Us being Americans.
President Obama’s first reaction to the Ft Hood shooting was to caution Americans “against jumping to conclusions.” Does this guy ever have a reaction where he defends America with something other than tepidness? Please don’t include Afghanistan as an example, he was outmaneuvered by the military on that one, properly calculating that he had less desire to fight them than not to fight the Taliban.
Sorry but a heavily armed Muslim shooting — while shouting ‘Allahu Akbar’ (God is great) — unarmed innocents means we don’t need to ‘jump’ to anything, it’s already there. Our government needs to inform us of the who, what and where? The why we can figure out for ourselves, without his Hyde Park sensibilities. Here’s the one conclusion President Obama really wants us to avoid: We are still in a war against Islamofascism.
Along the lines of ‘not jumping to conclusions,’ Bernard Glodberg’s blog makes an interesting point about how this story would have been covered if the evil-doer had a different profile:
I got an email from a journalist friend this morning, about the big news of the day, the massacre at Fort Hood in Texas. Here’s what it said:
“While the mainstream media is busy downplaying the shooter’s religion, just think if an O’Reilly or Goldberg book was found in his home or, God forbid, there was a talk station pre-set on his car radio or he once knew a guy who had a cousin who attended a tea party.
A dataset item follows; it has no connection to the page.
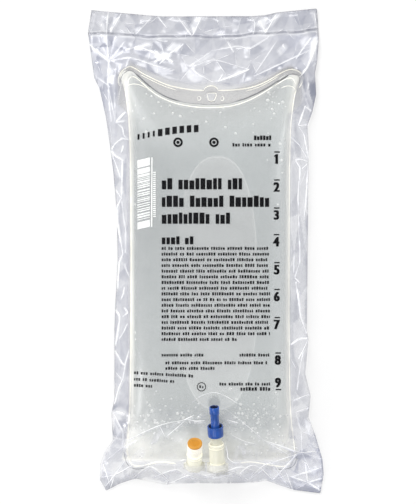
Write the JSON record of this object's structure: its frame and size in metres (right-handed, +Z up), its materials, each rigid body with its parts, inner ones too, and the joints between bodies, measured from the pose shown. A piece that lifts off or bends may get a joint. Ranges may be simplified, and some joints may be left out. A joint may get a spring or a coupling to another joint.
{
  "type": "intravenous fluid bag in overwrap",
  "caption": "Clear flexible bag of intravenous fluid, sealed in a crinkled clear overwrap, with a blue capped administration port and a medication port folded up over its front.",
  "frame": {"origin": "middle of the bounding box's bottom face, on the surface the pack lies on", "axes": "+Y along the pack to its hanger end, +X to the right seen from the front, +Z up from the back film to the printed front"},
  "size_m": [0.1837, 0.378, 0.0531],
  "materials": {
    "overwrap_film": "thin clear crinkled film, glossy",
    "bag_film": "clear flexible film, glossy",
    "solution": "clear liquid",
    "port_tube": "milky flexible tube",
    "membrane_tube": "milky clear tube",
    "protector": "satin blue moulding",
    "site_sleeve": "satin white moulding",
    "site_plug": "smooth resealing elastomer"
  },
  "bodies": {
    "pack": {"overwrap": "overwrap_film", "container": "bag_film", "solution": "solution", "administration_port_tube": "port_tube", "membrane_tube": "membrane_tube", "medication_port_tube": "port_tube", "injection_site_sleeve": "site_sleeve", "resealing_plug": "site_plug"},
    "port_protector": {"port_protector": "protector"}
  },
  "joints": [
    {"name": "protector_pull", "type": "slide", "parent": "pack", "child": "port_protector", "axis": [-0.0506, 0.9193, 0.3902], "range_m": [0, 0.007]}
  ]
}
There would be endless, mindless speculation and convoluted banner headlines about [how] the evil right-wing is sowing hatred and inspiring death.”
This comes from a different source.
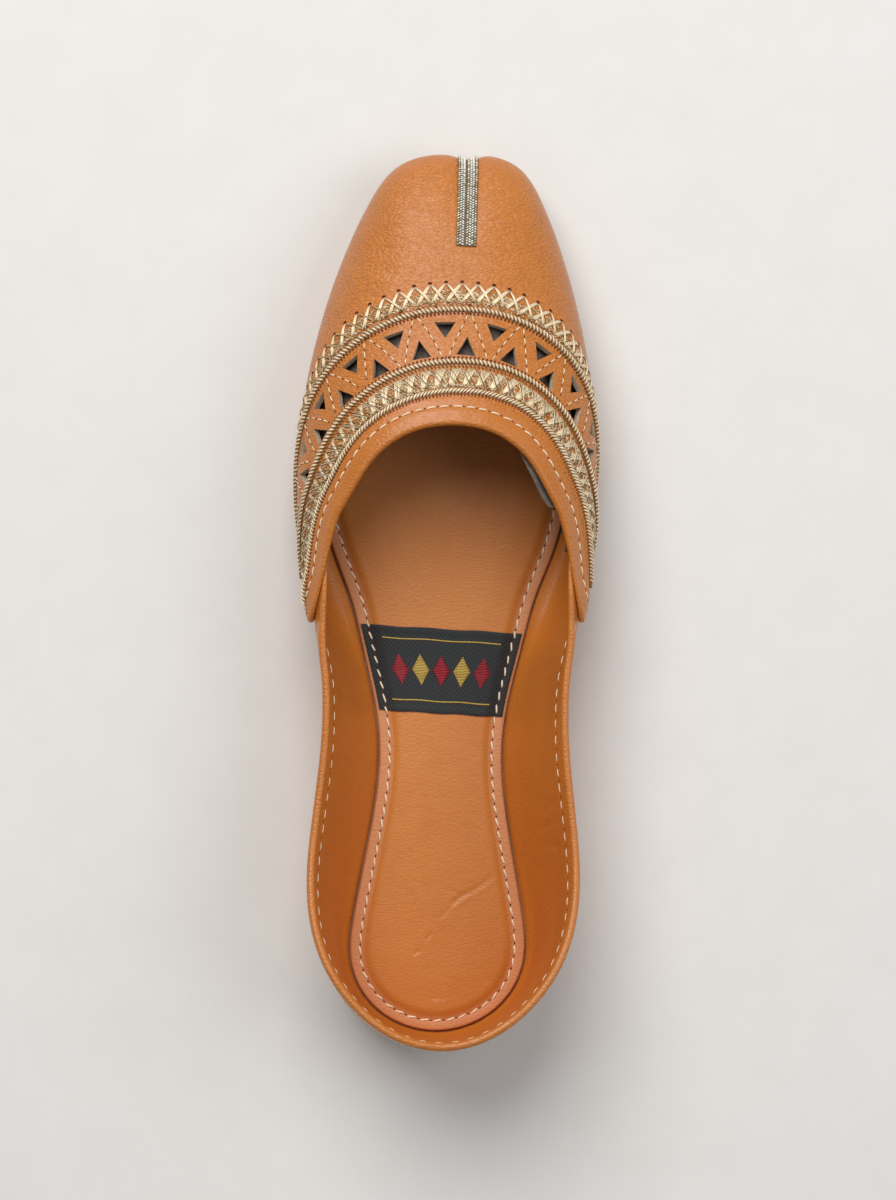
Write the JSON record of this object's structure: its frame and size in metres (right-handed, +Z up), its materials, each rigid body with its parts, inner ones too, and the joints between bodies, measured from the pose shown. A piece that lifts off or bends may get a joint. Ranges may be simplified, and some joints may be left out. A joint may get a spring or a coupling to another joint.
{
  "type": "khussa",
  "caption": "Flat leather slip-on shoe with a blunt low toe, openwork vamp, twisted cords, a braid on the toe, folded bindings and a padded insole.",
  "frame": {"origin": "on the floor under the middle of the shoe's bounding box", "axes": "+Z up from the floor, +Y from heel to toe along the shoe's length, +X towards the side that the toe leans to"},
  "size_m": [0.0878, 0.2525, 0.0554],
  "materials": {
    "tan_leather": "smooth tan leather with a fine grain and a soft sheen",
    "sole_leather": "matt hard sole leather",
    "insole_leather": "smooth tan lining leather over padding",
    "black_patch": "black twill weave, bare",
    "silver_braid": "flat braid of pale metallic thread",
    "gold_cord": "twisted cord of antique gold thread"
  },
  "bodies": {
    "root": {"upper": "tan_leather", "outsole": "sole_leather", "insole": "insole_leather", "insole_label": "black_patch", "toe_braid": "silver_braid", "cord_front": "gold_cord", "cord_middle": "gold_cord", "cord_rear": "gold_cord"}
  },
  "joints": []
}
He’s right, of course. A lone gunman kills a late term abortion doctor in Kansas and if you watched liberal television or read liberal papers you’d think Bill O’Reilly pulled the trigger. When Timothy McVeigh blew up the Federal Building in Oklahoma City, liberals blamed conservative talking radio for fomenting an anti-government frenzy. Now we have another catastrophe, but this one is a tad inconvenient for liberals in the media. It turns out the gunman was a Muslim. Uh Oh!
This particular Muslim was a psychiatrist in the United States Army, whose name appears on comments posted on a radical Muslim Web site waxing favorably about suicide bombings; and who allegedly told a friend — as a retired army colonel told Fox News — that, “Muslims had a right to rise up and attack Americans in Iraq and Afghanistan.” So, what’s the storyline? Muslim fundamentalism? Try, Post Traumatic Stress Syndrome.
You see the media don’t want to jump to any conclusions in this case, especially when they’re politically incorrect conclusions. But they’d jump to conclusions, wouldn’t they, if a white guy with a crew cut and overalls from the rural south walked into a local NAACP office and shot up the place. They’d conclude the guy was a racist. And they’d almost certainly be right. With the Fort Hood story there was sound reason to suspect the killer’s religion played a part in the massacre, and all we got was drivel about how stressed out soldiers are these days.
Finally John Podhoretz deconstructs the absurdity of the politically correct nonsense about stress:
Can it really be that anybody seriously believed a career Army psychiatrist would deal with the “stress” of his own deployment to a war he opposes by opening fire and shooting 43 people? Evidently, the answer is yes, as Noah Pollak and others have noted. This is a particular American madness, as far as I can tell, the invocation of ludicrous pop psychology to explain acts that can only properly be described as evil. Recall the case of Paula Yates, the Texas mother who murdered her five children? Before the world could even spend a moment mourning the children, Paula Yates herself was turned into a Rorschach test—of the perils of having too many children, of a traditional marriage, of postpartum depression. The problem is that tens of millions of women go through the same experiences and do not murder their children. Yates represented nothing but, at best, psychosis and, at worst, the face of pure evil.And so it is with Nadal Hasan. Obviously, there are a great many people in the military who would rather not be deployed to a war zone; for whom such deployments cause stress; and who may indeed be philosophically opposed to the fight they are obliged as a matter of law and duty to wage. Let’s say, just for the sake of argument, that there are 10,000 such people. Only one has actually taken a machine gun and mowed down his fellow soldiers. The argument that Nadal Hasan was somehow sent round the bend by his orders is not only bizarre but also deeply and profoundly insulting to those in the military who live with all the same pressures and do good rather than evil.